There are annual limits on how much any one person can put into an ISA.
When ISAs were first designed, the limits were higher for the first year of the scheme, but the Government has since decided to stick with these higher allowances at least until 2006.
Up to £7,000 can be invested in ISAs in a tax year, with a maximum of £3,000 of this in cash and £1,000 in insurance. Before taking out an ISA, you have to decide whether the "mini" or "maxi" version of the wrapper suits you best. You can either take out a mini ISA for each element or investment type, or you can start with one maxi ISA which is usually capable of containing cash, equities and insurance.
The advantage of choosing mini ISAs is that this allows you to shop around for the best provider in each category. For example the best-paying mini cash ISAs on the market pay interest at rates of more than seven per cent at the moment, but with a maxi ISA only b2 and First Direct pay a rate this high for smaller sums.
However, if you do use mini ISAs, you are limited to £3,000 in stocks and shares investments per year. With a maxi ISA, as long as you forgo the cash and insurance parts of the investment, you can shelter up to the full ISA allowance or £7,000 in stocks and shares. So if you are largely interested in stock market investment, a maxi ISA makes the most of this particular tax break.

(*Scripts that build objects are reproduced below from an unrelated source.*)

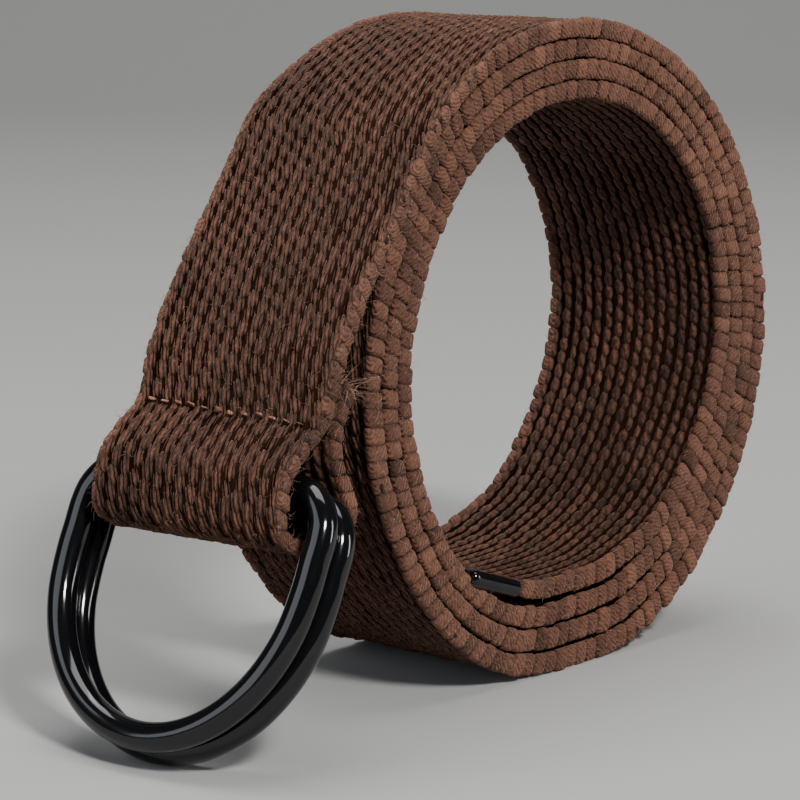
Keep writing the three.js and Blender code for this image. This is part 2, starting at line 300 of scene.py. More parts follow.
start_angle = leave_angle + turn_step
tail_samples, coil_samples, settled_rows = 500, 1400, 4
end_lean, tip_cloth, cloth_taper, cloth_in_tip = math.radians(1), 1.3, 2.4, 11.2
tail_at = np.linspace(0, coil_knot, tail_samples)[:-1]
whole = through_knots(tail, np.linspace(0, len(tail) - 1, 4 * tail_samples))
tail_rows = round(run_along(whole)[-1] / tail_step)
coil_angles = np.linspace(start_angle, coil_end_angle, coil_samples)
coil_places = np.array([coil_point(a) for a in coil_angles])
end_way = unit(solid_point(coil_end_angle) - solid_point(coil_end_angle - turn_step))
end_way = np.array([end_way[0] * math.cos(end_lean) + end_way[1] * math.sin(end_lean),
                    end_way[1] * math.cos(end_lean) - end_way[0] * math.sin(end_lean)])
end_runs = np.array([cloth_taper / 2, cloth_taper, cloth_taper + running_clearance + cloth_in_tip])
end_places = coil_places[-1] + end_runs[:, None] * end_way
places = np.vstack([through_knots(tail, tail_at), coil_places, end_places])
run = run_along(places)
way = np.gradient(places, run, axis=0)
way /= np.linalg.norm(way, axis=1)[:, None]
strap_length = run[-1]
seam_run = np.interp(seam_knot, tail_at, run[:len(tail_at)])


def run_at_angle(angle):
    """How far along the webbing a place of the coil is, in millimetres."""
    return float(np.interp(angle, coil_angles, run[len(tail_at):len(tail_at) + len(coil_angles)]))


print("the webbing is", round(strap_length), "mm long")
print("the seam is", round(seam_run, 1), "mm from its cut end")

# %% How far the loose end leans and drifts sideways at each place of the line
beyond = [1e4] * len(end_places)
past_start = coil_angles - start_angle
row_number = np.r_[tail_rows * tail_at / coil_knot, tail_rows + past_start / turn_step, beyond]
past = np.r_[np.zeros(len(tail_at)), past_start / (settled_angle - start_angle), beyond]
seam_row, settled_row = tail_rows * seam_knot / coil_knot, tail_rows + settled_rows
share = np.clip((settled_row - row_number) / (settled_row - seam_row), 0, 1)
loose, drift = 1 - smooth(past), (share + smooth(share)) / 2
print("the loose end drifts", round(tail_drift * drift.max(), 1), "mm sideways")

# %% The cloth's thickness at each place of the line, and its edges' thickness
loose_edge, edge_grows_angle, room_start_angle, room_end_angle = 0.7, 25, 60, 20
steady = smooth(past_start / room_start_angle) * smooth((coil_end_angle - coil_angles) / room_end_angle)
layer_rooms = 1 + (np.array([layer_room(a) for a in coil_angles]) - 1) * steady
at_tip = [(strap_thickness + tip_cloth) / 2 / strap_thickness] + [tip_cloth / strap_thickness] * 2
thick = np.r_[np.ones(len(places) - len(at_tip)), at_tip]
grown = loose_edge + (1 - loose_edge) * smooth(past_start / edge_grows_angle)
edge_thick = np.r_[np.full(len(tail_at), loose_edge), grown * layer_rooms, at_tip]
print("the edges are", edge_thick.min().round(2), "to", edge_thick.max().round(2), "of their full thickness")

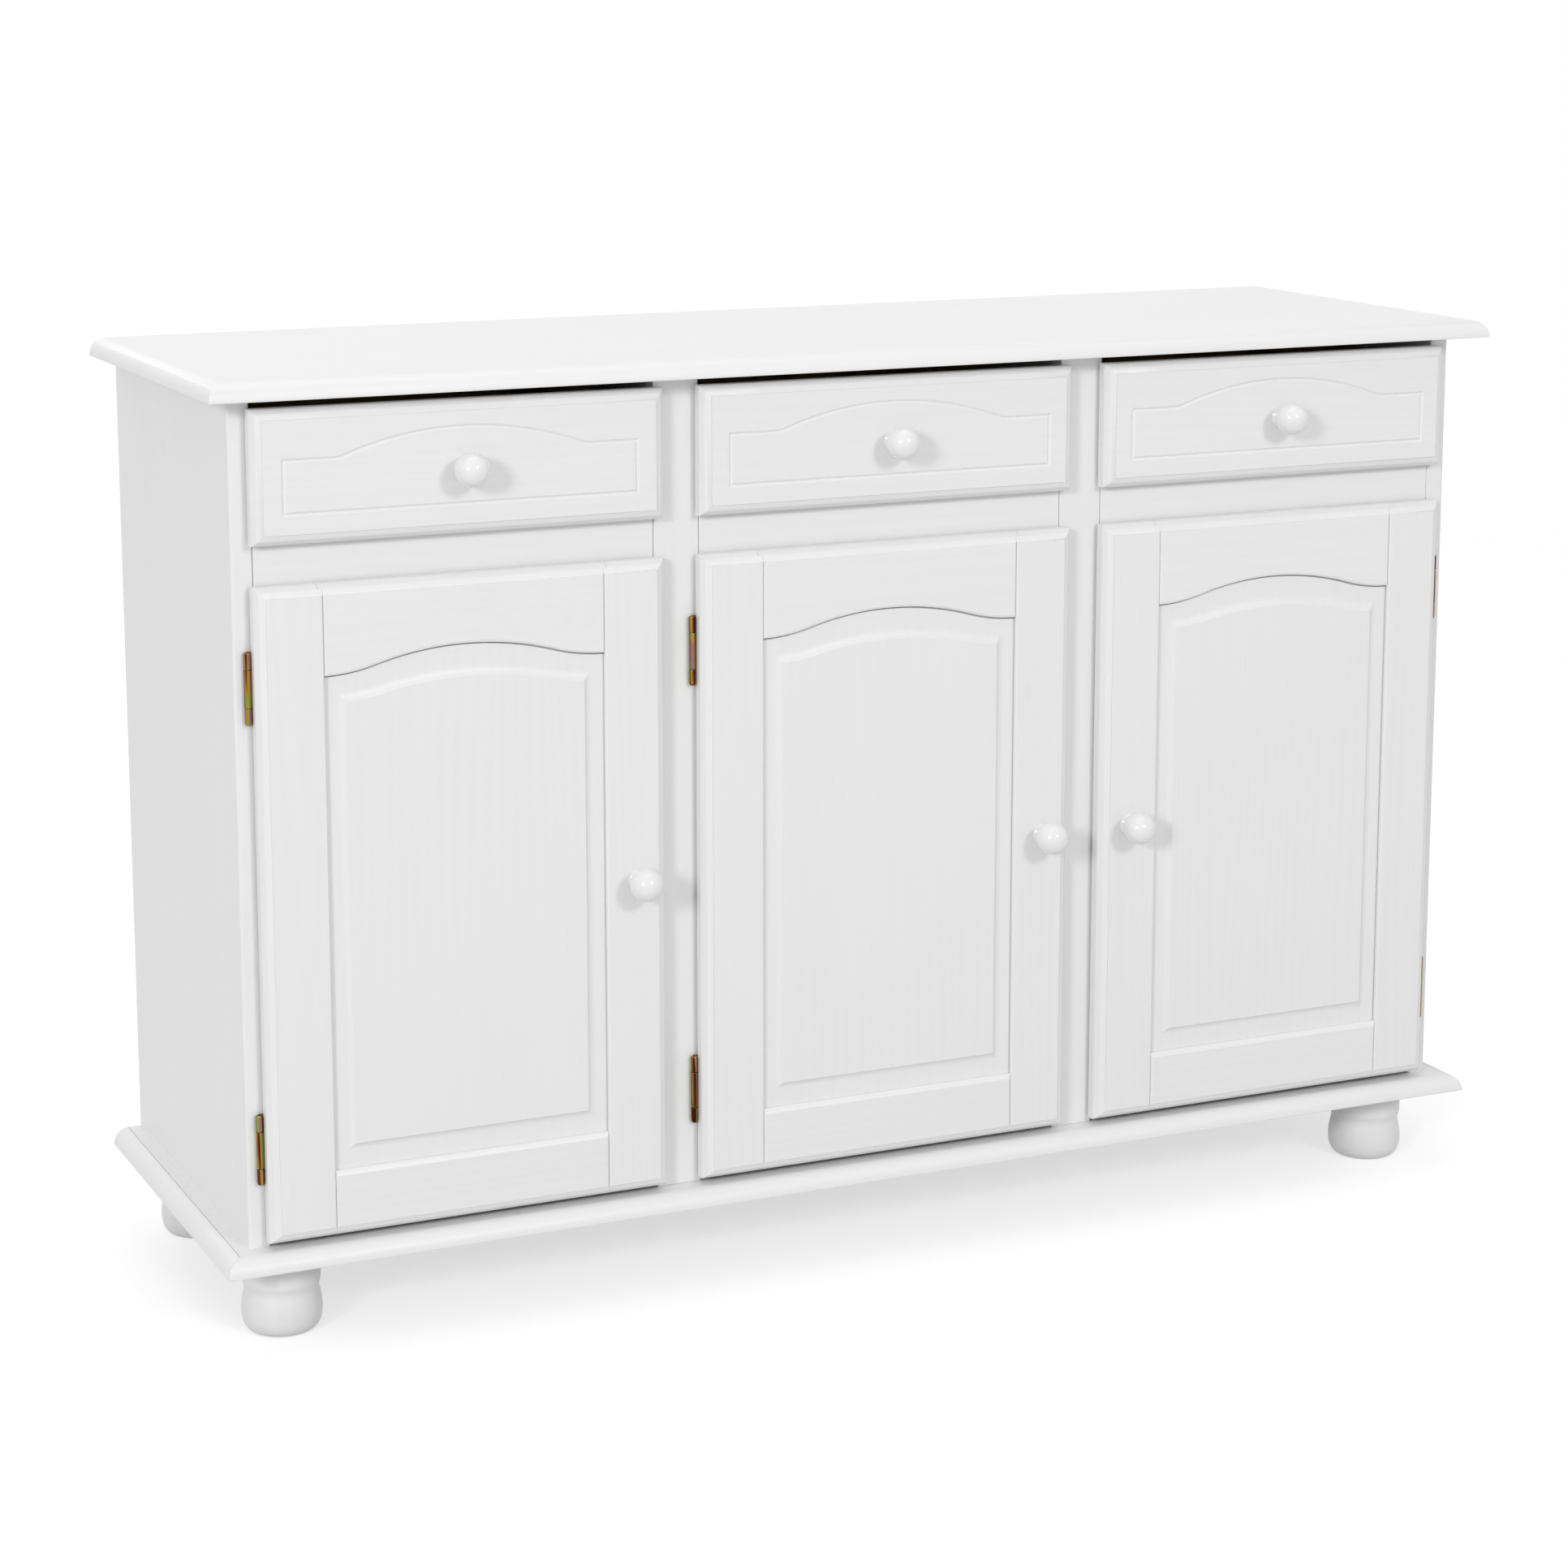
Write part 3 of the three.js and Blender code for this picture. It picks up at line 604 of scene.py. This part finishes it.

Some advisers argue that the tax breaks for stocks and shares ISAs are not necessarily worth having. After all, most unit trusts, investment trusts and open-ended investment companies (OEICs) - the funds contained within equity ISAs - produce capital growth rather than income. And as the individual only has to pay CGT on gains above £7,200 this tax year, the investment would have to be very large to exceed this.
But if you hold your ISAs until retirement, for example, you may then want to switch the investments to income-prod-ucing vehicles, and as long as they remained within an ISA, any income would be free of income tax. This is more than you can say for pension income.
There is one further type of ISA which is designed for savers who have maturing TESSAs. TESSAs, which were introduced in 1991, are deposit-based investments with strict rules and investment limits and a life of five years. Follow-on TESSAs were introduced in 1996. Savers could start a new TESSA up to April 1998 when ISAs were introduced. Many TESSA savers now have funds maturing in these accounts.
If you want to keep the capital free of tax in the future and do not want to use up your standard ISA allowance, you can put the money into a TESSA-only ISA. This will not affect your £7,000 annual ISA allowance. However, you cannot put interest earned in your TESSA into a TESSA-only ISA.
You have six months after your TESSA matures to move the funds to a TESSA-only ISA, and after this you lose the entitlement to this extra tax-free savings allowance.
You can shop around for a TESSA-only ISA, and do not have to stick with your existing provider. The provider has to issue you with a "TESSA maturity certificate" to enable you to re-invest the funds elsewhere.